If code-based CAD tools were more common, and we had a bigger corpus to pull from, these tools would probably be pretty usable. Without this, however, it seems like we'll need to train against simulations of the physical world.

alexose commented on US moves to cancel one of the largest solar farms   ft.com/content/7a3cd922-8... · Posted by u/doener
paraboli · 2 months ago
A tragedy. Killing this and Revolution Wind are some of the most consequential acts of the Trump administration. We are now unable to do large scale grid-connected energy projects and won't be able to take advantage of the incredible advances in efficiency renewables provide. With data centers causing the first increase in per-capita energy usage in decades there's a good chance we have an actual power crisis and the administration's other priorities like reshoring manufacturing become impossible.
alexose · 2 months ago
Yep. It has massive ripple effects for manufacturing, especially as more industry transitions away from fossils for heat generation. Energy accounts for around 40% of the opex for steel manufacturing, for instance. Zero chance we build more steel mills if the cost of electricity continues to skyrocket.

The Chinese have the right approach: Bringing the cost-per-watt down using massive deployments of renewables and ultra high voltage transmission. We were already in the backseat, and now we're not even in the same car.
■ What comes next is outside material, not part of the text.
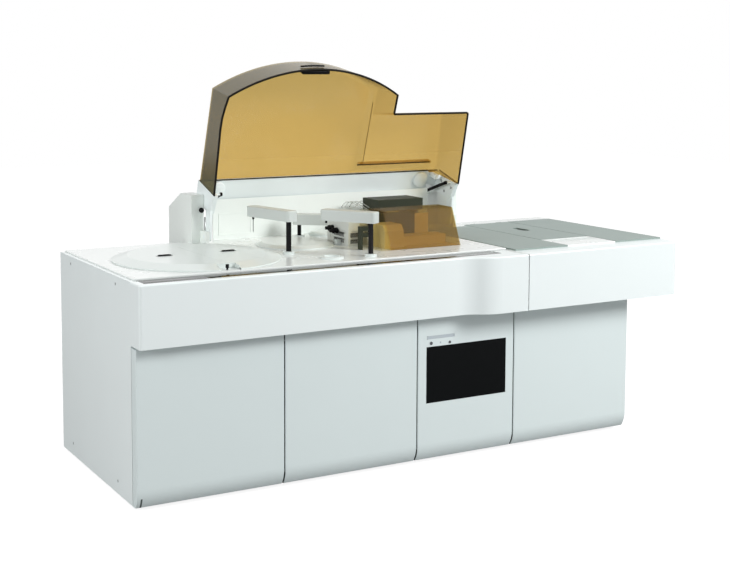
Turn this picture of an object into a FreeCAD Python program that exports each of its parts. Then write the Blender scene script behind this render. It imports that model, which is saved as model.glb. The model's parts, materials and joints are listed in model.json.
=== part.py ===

alexose commented on US moves to cancel one of the largest solar farms   ft.com/content/7a3cd922-8... · Posted by u/doener
alexose · 2 months ago
Okay, how much pollution was caused creating it? How does that compare to the expected lifecycle of other power plants?
alexose commented on Trump to impose $100k fee for H-1B worker visas, White House says   reuters.com/business/medi... · Posted by u/mriguy
dyauspitr · 3 months ago
Shutting down H1Bs is extremely stupid because >50% of our unicorn founders are first generation immigrants that started out on the H1B. They are the greatest creators of jobs in the entire economy. Shutting down the H1B is a dark horse for the end of American success.
alexose · 3 months ago
It's absolutely insane. At some point you have to wonder if this is deliberate sabotage.